In the state assembly, Watson continued his attacks on Georgia Bourbons and their cooperation with northern banking and industrial interests. In 1890, he won election to the U. S. House of Representatives. Although a member of the Democratic Party, Watson supported the Farmers Alliance platform. By 1892, politically active members of the alliance movement formed the People’s Party. Watson eventually left the Democrats and joined the Populists.
Once in Congress, Watson introduced many agrarian reform bills, supported the growth of labor unions, and won passage of legislation bringing free mail delivery to rural areas. In 1892, his district had been gerrymandered, and he was defeated for reelection. Watson also lost a controversial election to a Democratic opponent in 1894. Despite these electoral setbacks, he continued to denounce bankers, the trusts, and the policies of the Bourbon Democrats.
In 1896, the People’s Party endorsed the Democratic presidential candidate William J. Bryan. However, they nominated Watson for the vice presidency on a fusion ticket. The Republican candidate William McKinley won the election. The defeat of the Democratic-Populist fusion ticket was a bitter and humiliating experience for Watson. He retired from public life and turned to writing popular history and biography.

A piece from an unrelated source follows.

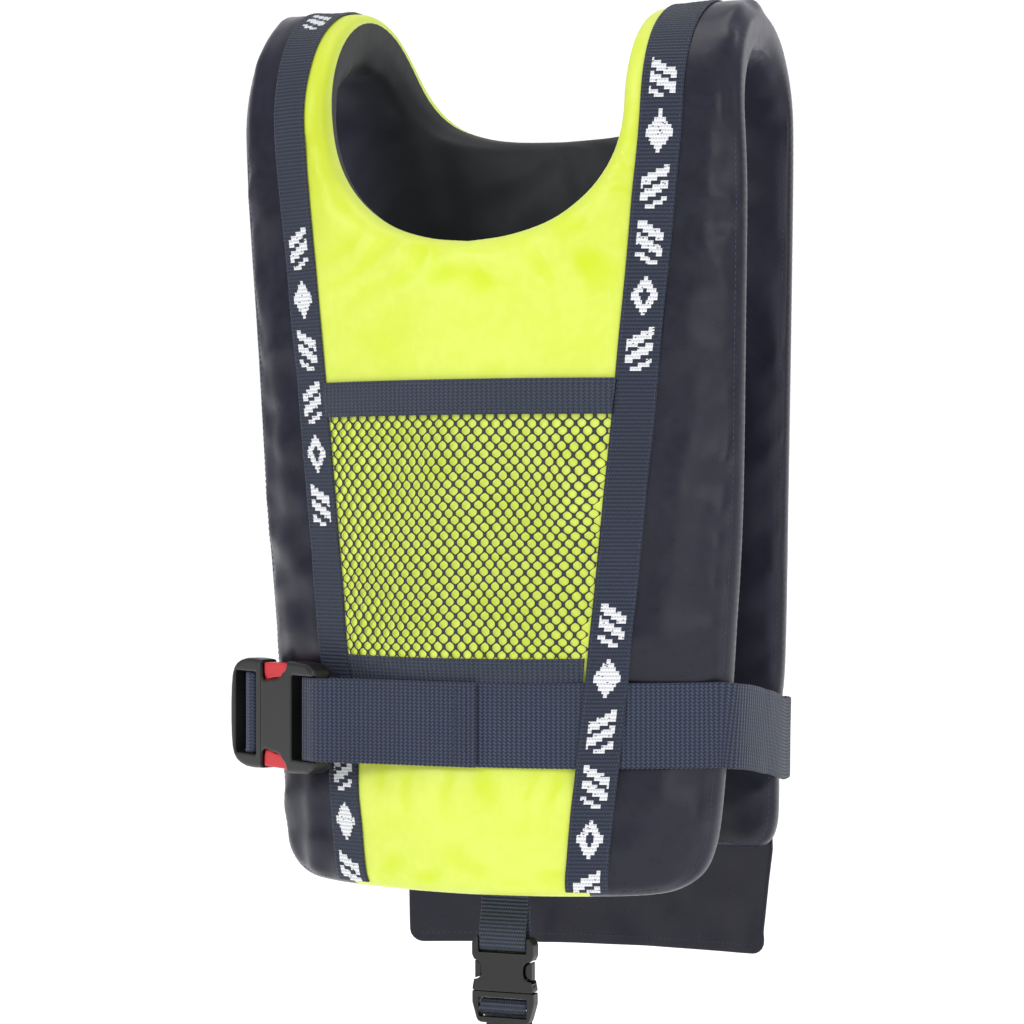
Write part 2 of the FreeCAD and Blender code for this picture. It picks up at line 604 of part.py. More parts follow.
def buckle_male(size):
    y0, y1 = size["y"]
    plan, inset, slot_half = size["male_plan"], size["male_inset"], size["slot_half"]
    mouth = size["female_plan"][-1][0]
    start = mouth + MOUTH_GAP
    win0, win1 = size["male_window_x"]
    male = mirrored_plate(plan, y0 + inset, y1 - inset)
    male = soften(male, size["male_corner_r"],
                  lambda e: rise(e) > (y1 - y0) * 0.5 and e.Vertexes[0].X > mouth + 5)
    male = soften(male, size["edge_r"],
                  lambda e: rise(e) < 0.01 and max(v.X for v in e.Vertexes) > start + 1)
    window = box(win0, win1, y0 - 1, y1 + 1, -slot_half, slot_half)
    male = male.cut(soften(window, 0.7, lambda e: rise(e) > 3))
    # thin the end bar from its inner face
    male = male.cut(box(win1 - 1.0, plan[-1][0] + 1, y0 - 1, size["end_cut_y"],
                        -slot_half, slot_half))
    y_mid = (y0 + y1) / 2
    half_t = size["crossbar_t"] / 2
    bar = box(*size["crossbar_x"], y_mid - half_t, y_mid + half_t, -(slot_half + 1), slot_half + 1)
    bar = soften(bar, 1.0, lambda e: abs(e.Vertexes[0].Z - e.Vertexes[-1].Z) > 10)
    male = male.fuse(bar)
    half_t = size["tongue_t"] / 2
    tongue = box(size["tongue_x"], start + 0.5, y_mid - half_t, y_mid + half_t,
                 -size["tongue_half"], size["tongue_half"])
    tongue = soften(tongue, 2.5, lambda e: rise(e) > 2 and e.Vertexes[0].X < start - 5)
    return male.fuse(tongue).removeSplitter()


def latch_arm(size, side):
    """Arm with the press tab that fills the window on one side."""
    y0 = size["y"][0] + size["wall"] + LATCH_GAP
    y1 = size["y"][1] - size["wall"] - LATCH_GAP
    arm_end = size["female_plan"][-1][0] + MOUTH_GAP - LATCH_GAP
    z_in, z_out = size["arm_z"]
    arm = box(size["arm_x"], arm_end, y0 + 1.2, y1 - 1.2, side * z_in, side * z_out)
    tab = window_prism(size, side, 0.6, y0, y1)
    tab_end = size["half_width"] - size["rim"] - LATCH_GAP
    tab = tab.common(box(*size["window_x"], y0 - 1, y1 + 1, side * 5, side * tab_end))
    return arm.fuse(tab).removeSplitter()


def save_buckle(size, place, names):
    """Names are for the female half, the male half and the arms at local +Z and -Z."""
    pieces = (buckle_female(size), buckle_male(size), latch_arm(size, 1), latch_arm(size, -1))
    for name, piece in zip(names, pieces):
        save(name, place(piece))


# ---- waist belt ----
def on_front(degrees, off):
    """Belt point on the front arc, off the cover."""
    angle = math.radians(degrees)
    radius = FRONT_OUTER[0] + off
    return V(radius * math.sin(angle), FRONT_OUTER[1] - radius * math.cos(angle), BELT_Z_FRONT)


def at_buckle(along, out):
    """Belt point in the buckle's frame."""
    angle = math.radians(180.0 - BUCKLE_ANGLE)
    sin, cos = math.sin(angle), math.cos(angle)
    return on_front(-BUCKLE_ANGLE, 0.0) + V(along * cos - out * sin, along * sin + out * cos, 0)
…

Watson returned to national politics in 1904. He gained 117,183 votes as the Populist candidate for president that year. In 1905, he founded Tom Watson's Magazine, which featured his reform editorials. He made a final, symbolic run at the presidency as a populist in 1908. He died in 1922.
Further reading: Ferald J. Bryan, Henry Grady or Tom Watson?: The Rhetorical Struggle for the New South, 1880-1890 (Macon, Ga.: Mercer University Press, 1994); C. Vann Woodward, Tom Watson: Agrarian Rebel (New York: Macmillan, 1938).